→ **Aim of the exercise**: Your task is to print the material below exactly as presented.

***** Raw data

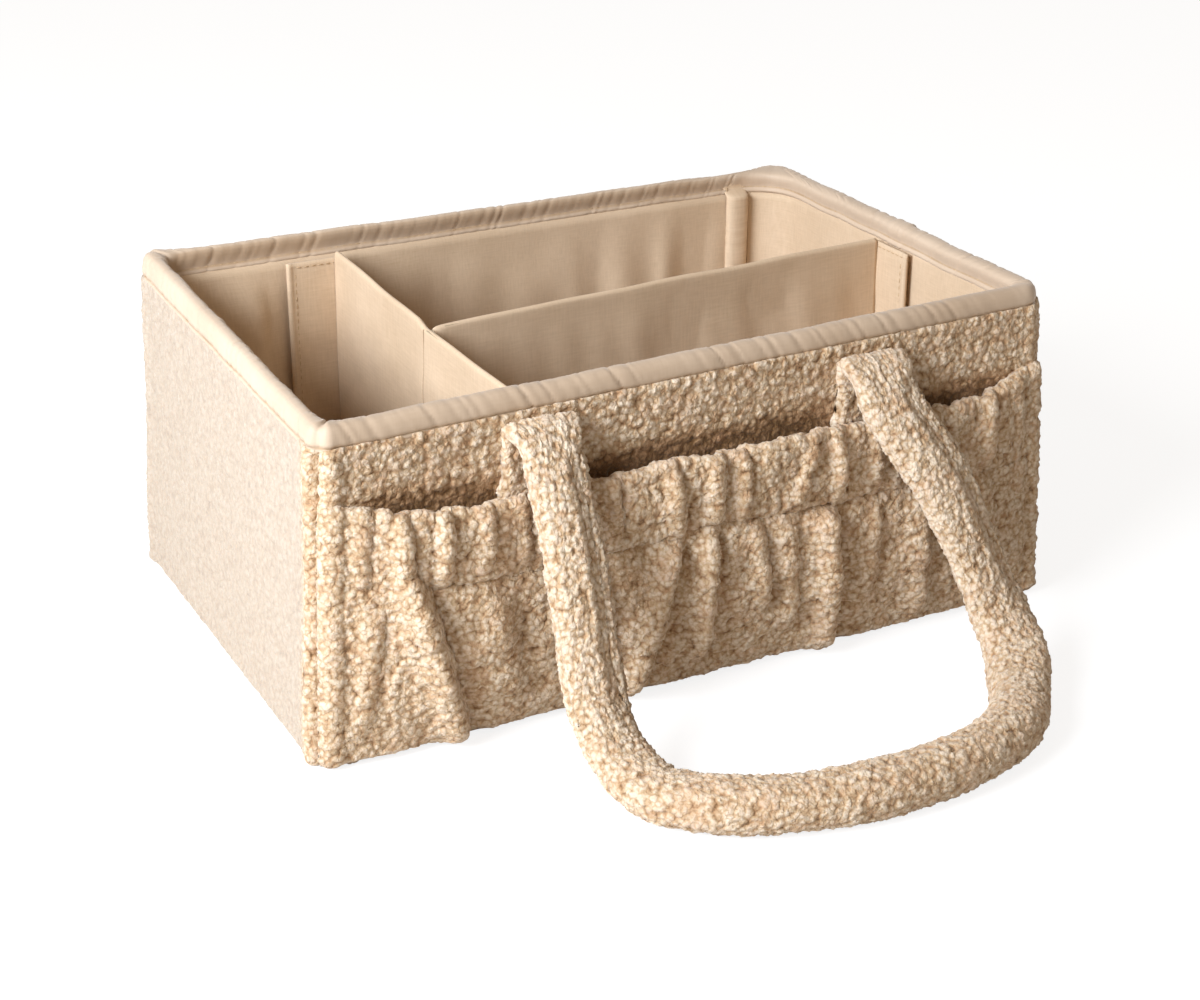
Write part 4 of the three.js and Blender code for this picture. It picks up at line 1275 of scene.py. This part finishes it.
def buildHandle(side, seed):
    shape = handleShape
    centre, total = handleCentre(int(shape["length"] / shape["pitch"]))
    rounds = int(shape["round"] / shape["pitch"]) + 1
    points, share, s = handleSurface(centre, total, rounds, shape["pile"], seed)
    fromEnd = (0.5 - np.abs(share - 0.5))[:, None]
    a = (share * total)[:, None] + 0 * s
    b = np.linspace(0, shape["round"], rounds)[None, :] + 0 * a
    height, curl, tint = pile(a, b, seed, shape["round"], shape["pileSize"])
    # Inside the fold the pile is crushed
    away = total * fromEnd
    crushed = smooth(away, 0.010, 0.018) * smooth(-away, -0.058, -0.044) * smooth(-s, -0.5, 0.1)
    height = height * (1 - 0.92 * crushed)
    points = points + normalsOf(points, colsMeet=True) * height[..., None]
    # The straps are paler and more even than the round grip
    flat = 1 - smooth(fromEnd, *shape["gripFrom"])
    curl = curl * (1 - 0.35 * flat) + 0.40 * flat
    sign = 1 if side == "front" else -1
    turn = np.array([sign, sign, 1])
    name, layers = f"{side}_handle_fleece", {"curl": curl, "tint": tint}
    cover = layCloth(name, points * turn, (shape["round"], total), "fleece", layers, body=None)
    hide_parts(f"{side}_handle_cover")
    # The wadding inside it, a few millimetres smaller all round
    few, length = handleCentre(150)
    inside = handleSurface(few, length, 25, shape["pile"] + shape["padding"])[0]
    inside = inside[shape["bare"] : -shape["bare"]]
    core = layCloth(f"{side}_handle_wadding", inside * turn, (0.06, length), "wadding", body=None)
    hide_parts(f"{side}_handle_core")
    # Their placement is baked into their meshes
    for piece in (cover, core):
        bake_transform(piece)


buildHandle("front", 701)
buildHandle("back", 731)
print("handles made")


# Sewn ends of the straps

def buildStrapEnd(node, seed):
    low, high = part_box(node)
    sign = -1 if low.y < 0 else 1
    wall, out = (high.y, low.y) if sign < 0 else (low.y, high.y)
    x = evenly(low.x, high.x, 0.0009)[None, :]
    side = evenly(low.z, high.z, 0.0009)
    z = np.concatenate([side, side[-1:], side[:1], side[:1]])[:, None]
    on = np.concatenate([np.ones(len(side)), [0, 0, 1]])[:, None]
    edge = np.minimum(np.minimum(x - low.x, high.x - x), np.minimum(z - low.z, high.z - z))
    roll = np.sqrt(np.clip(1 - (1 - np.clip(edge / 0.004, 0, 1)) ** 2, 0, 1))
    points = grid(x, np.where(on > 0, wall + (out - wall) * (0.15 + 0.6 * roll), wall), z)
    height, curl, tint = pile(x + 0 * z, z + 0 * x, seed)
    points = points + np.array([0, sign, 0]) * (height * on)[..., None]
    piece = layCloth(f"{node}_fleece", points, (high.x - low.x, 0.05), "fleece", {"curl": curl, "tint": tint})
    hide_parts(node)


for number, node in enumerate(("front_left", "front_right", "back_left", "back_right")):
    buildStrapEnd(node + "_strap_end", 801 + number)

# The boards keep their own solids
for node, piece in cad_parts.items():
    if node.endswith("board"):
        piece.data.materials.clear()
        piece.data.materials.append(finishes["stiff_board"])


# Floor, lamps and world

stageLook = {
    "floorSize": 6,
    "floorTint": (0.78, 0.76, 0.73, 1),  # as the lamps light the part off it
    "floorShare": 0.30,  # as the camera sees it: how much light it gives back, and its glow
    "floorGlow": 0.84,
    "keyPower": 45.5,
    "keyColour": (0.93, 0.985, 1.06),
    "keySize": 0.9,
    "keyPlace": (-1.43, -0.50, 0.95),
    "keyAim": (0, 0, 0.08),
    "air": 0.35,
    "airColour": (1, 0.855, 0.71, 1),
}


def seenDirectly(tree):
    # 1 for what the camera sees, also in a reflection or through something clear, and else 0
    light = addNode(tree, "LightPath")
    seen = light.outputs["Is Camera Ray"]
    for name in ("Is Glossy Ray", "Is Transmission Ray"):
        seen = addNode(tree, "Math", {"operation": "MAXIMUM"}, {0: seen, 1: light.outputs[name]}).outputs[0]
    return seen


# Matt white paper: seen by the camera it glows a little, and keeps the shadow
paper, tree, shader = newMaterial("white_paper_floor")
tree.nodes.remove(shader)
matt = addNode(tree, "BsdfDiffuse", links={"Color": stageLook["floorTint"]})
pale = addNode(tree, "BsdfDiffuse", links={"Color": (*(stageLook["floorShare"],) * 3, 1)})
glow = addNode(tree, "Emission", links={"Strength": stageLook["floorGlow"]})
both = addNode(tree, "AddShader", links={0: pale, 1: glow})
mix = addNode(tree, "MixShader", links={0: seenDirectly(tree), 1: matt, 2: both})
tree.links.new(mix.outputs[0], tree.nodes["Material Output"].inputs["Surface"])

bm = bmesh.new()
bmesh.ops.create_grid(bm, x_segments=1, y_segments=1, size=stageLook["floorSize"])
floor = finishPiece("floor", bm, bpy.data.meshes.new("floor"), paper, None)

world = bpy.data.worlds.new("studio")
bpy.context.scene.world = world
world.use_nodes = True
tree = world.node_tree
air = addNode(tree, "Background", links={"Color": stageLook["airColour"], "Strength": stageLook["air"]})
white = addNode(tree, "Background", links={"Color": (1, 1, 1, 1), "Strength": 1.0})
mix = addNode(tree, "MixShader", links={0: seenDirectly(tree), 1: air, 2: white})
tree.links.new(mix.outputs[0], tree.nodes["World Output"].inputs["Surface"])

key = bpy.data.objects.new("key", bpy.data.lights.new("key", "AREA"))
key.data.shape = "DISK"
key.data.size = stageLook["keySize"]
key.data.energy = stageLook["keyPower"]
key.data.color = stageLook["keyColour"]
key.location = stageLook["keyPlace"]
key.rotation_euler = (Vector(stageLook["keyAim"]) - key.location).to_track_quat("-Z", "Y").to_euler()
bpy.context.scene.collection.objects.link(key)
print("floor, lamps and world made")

**********

→ **Result below**:
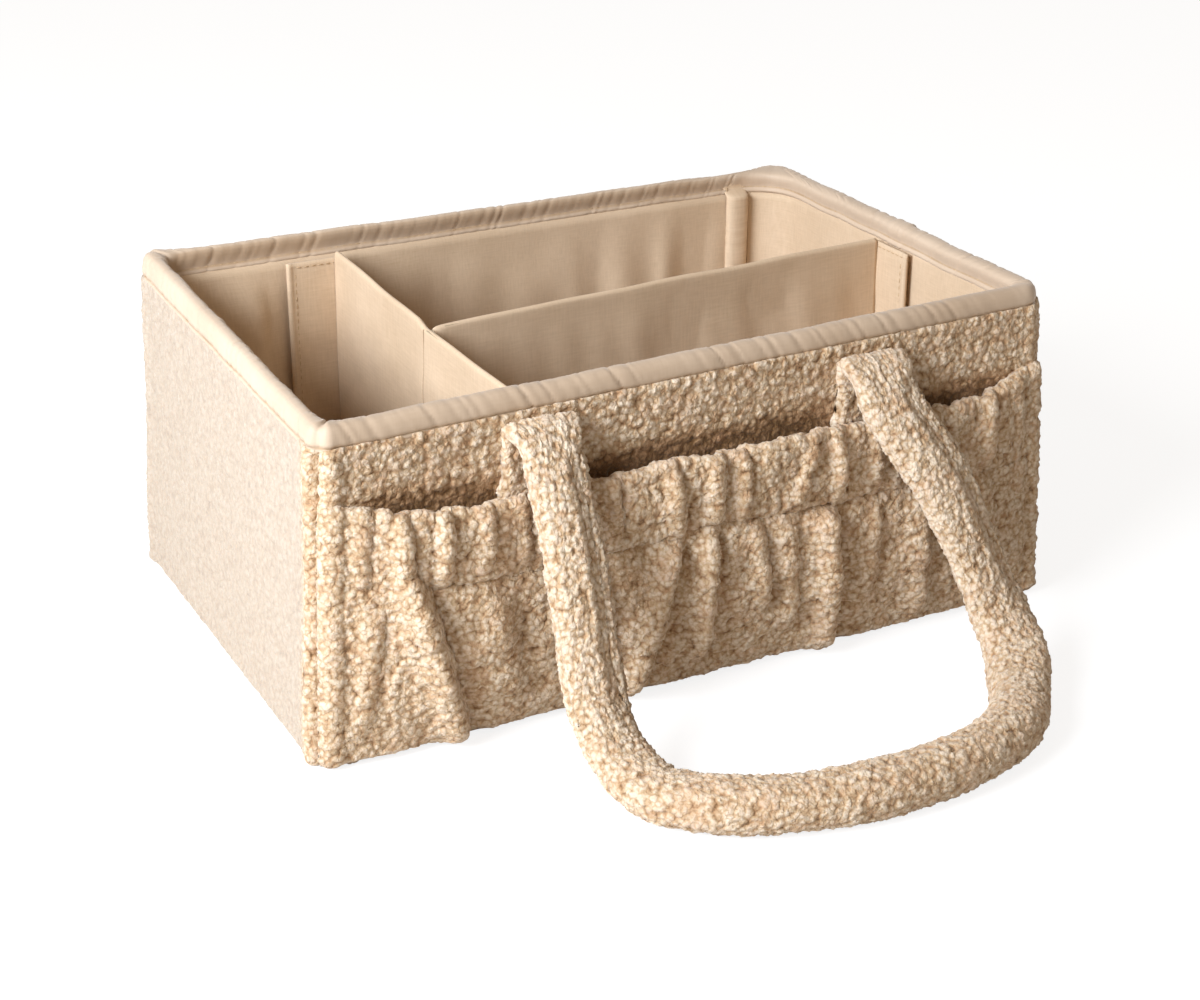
Write part 4 of the three.js and Blender code for this picture. It picks up at line 1275 of scene.py. This part finishes it.
def buildHandle(side, seed):
    shape = handleShape
    centre, total = handleCentre(int(shape["length"] / shape["pitch"]))
    rounds = int(shape["round"] / shape["pitch"]) + 1
    points, share, s = handleSurface(centre, total, rounds, shape["pile"], seed)
    fromEnd = (0.5 - np.abs(share - 0.5))[:, None]
    a = (share * total)[:, None] + 0 * s
    b = np.linspace(0, shape["round"], rounds)[None, :] + 0 * a
    height, curl, tint = pile(a, b, seed, shape["round"], shape["pileSize"])
    # Inside the fold the pile is crushed
    away = total * fromEnd
    crushed = smooth(away, 0.010, 0.018) * smooth(-away, -0.058, -0.044) * smooth(-s, -0.5, 0.1)
    height = height * (1 - 0.92 * crushed)
    points = points + normalsOf(points, colsMeet=True) * height[..., None]
    # The straps are paler and more even than the round grip
    flat = 1 - smooth(fromEnd, *shape["gripFrom"])
    curl = curl * (1 - 0.35 * flat) + 0.40 * flat
    sign = 1 if side == "front" else -1
    turn = np.array([sign, sign, 1])
    name, layers = f"{side}_handle_fleece", {"curl": curl, "tint": tint}
    cover = layCloth(name, points * turn, (shape["round"], total), "fleece", layers, body=None)
    hide_parts(f"{side}_handle_cover")
    # The wadding inside it, a few millimetres smaller all round
    few, length = handleCentre(150)
    inside = handleSurface(few, length, 25, shape["pile"] + shape["padding"])[0]
    inside = inside[shape["bare"] : -shape["bare"]]
    core = layCloth(f"{side}_handle_wadding", inside * turn, (0.06, length), "wadding", body=None)
    hide_parts(f"{side}_handle_core")
    # Their placement is baked into their meshes
    for piece in (cover, core):
        bake_transform(piece)


buildHandle("front", 701)
buildHandle("back", 731)
print("handles made")


# Sewn ends of the straps

def buildStrapEnd(node, seed):
    low, high = part_box(node)
    sign = -1 if low.y < 0 else 1
    wall, out = (high.y, low.y) if sign < 0 else (low.y, high.y)
    x = evenly(low.x, high.x, 0.0009)[None, :]
    side = evenly(low.z, high.z, 0.0009)
    z = np.concatenate([side, side[-1:], side[:1], side[:1]])[:, None]
    on = np.concatenate([np.ones(len(side)), [0, 0, 1]])[:, None]
    edge = np.minimum(np.minimum(x - low.x, high.x - x), np.minimum(z - low.z, high.z - z))
    roll = np.sqrt(np.clip(1 - (1 - np.clip(edge / 0.004, 0, 1)) ** 2, 0, 1))
    points = grid(x, np.where(on > 0, wall + (out - wall) * (0.15 + 0.6 * roll), wall), z)
    height, curl, tint = pile(x + 0 * z, z + 0 * x, seed)
    points = points + np.array([0, sign, 0]) * (height * on)[..., None]
    piece = layCloth(f"{node}_fleece", points, (high.x - low.x, 0.05), "fleece", {"curl": curl, "tint": tint})
    hide_parts(node)


for number, node in enumerate(("front_left", "front_right", "back_left", "back_right")):
    buildStrapEnd(node + "_strap_end", 801 + number)

# The boards keep their own solids
for node, piece in cad_parts.items():
    if node.endswith("board"):
        piece.data.materials.clear()
        piece.data.materials.append(finishes["stiff_board"])


# Floor, lamps and world

stageLook = {
    "floorSize": 6,
    "floorTint": (0.78, 0.76, 0.73, 1),  # as the lamps light the part off it
    "floorShare": 0.30,  # as the camera sees it: how much light it gives back, and its glow
    "floorGlow": 0.84,
    "keyPower": 45.5,
    "keyColour": (0.93, 0.985, 1.06),
    "keySize": 0.9,
    "keyPlace": (-1.43, -0.50, 0.95),
    "keyAim": (0, 0, 0.08),
    "air": 0.35,
    "airColour": (1, 0.855, 0.71, 1),
}


def seenDirectly(tree):
    # 1 for what the camera sees, also in a reflection or through something clear, and else 0
    light = addNode(tree, "LightPath")
    seen = light.outputs["Is Camera Ray"]
    for name in ("Is Glossy Ray", "Is Transmission Ray"):
        seen = addNode(tree, "Math", {"operation": "MAXIMUM"}, {0: seen, 1: light.outputs[name]}).outputs[0]
    return seen


# Matt white paper: seen by the camera it glows a little, and keeps the shadow
paper, tree, shader = newMaterial("white_paper_floor")
tree.nodes.remove(shader)
matt = addNode(tree, "BsdfDiffuse", links={"Color": stageLook["floorTint"]})
pale = addNode(tree, "BsdfDiffuse", links={"Color": (*(stageLook["floorShare"],) * 3, 1)})
glow = addNode(tree, "Emission", links={"Strength": stageLook["floorGlow"]})
both = addNode(tree, "AddShader", links={0: pale, 1: glow})
mix = addNode(tree, "MixShader", links={0: seenDirectly(tree), 1: matt, 2: both})
tree.links.new(mix.outputs[0], tree.nodes["Material Output"].inputs["Surface"])

bm = bmesh.new()
bmesh.ops.create_grid(bm, x_segments=1, y_segments=1, size=stageLook["floorSize"])
floor = finishPiece("floor", bm, bpy.data.meshes.new("floor"), paper, None)

world = bpy.data.worlds.new("studio")
bpy.context.scene.world = world
world.use_nodes = True
tree = world.node_tree
air = addNode(tree, "Background", links={"Color": stageLook["airColour"], "Strength": stageLook["air"]})
white = addNode(tree, "Background", links={"Color": (1, 1, 1, 1), "Strength": 1.0})
mix = addNode(tree, "MixShader", links={0: seenDirectly(tree), 1: air, 2: white})
tree.links.new(mix.outputs[0], tree.nodes["World Output"].inputs["Surface"])

key = bpy.data.objects.new("key", bpy.data.lights.new("key", "AREA"))
key.data.shape = "DISK"
key.data.size = stageLook["keySize"]
key.data.energy = stageLook["keyPower"]
key.data.color = stageLook["keyColour"]
key.location = stageLook["keyPlace"]
key.rotation_euler = (Vector(stageLook["keyAim"]) - key.location).to_track_quat("-Z", "Y").to_euler()
bpy.context.scene.collection.objects.link(key)
print("floor, lamps and world made")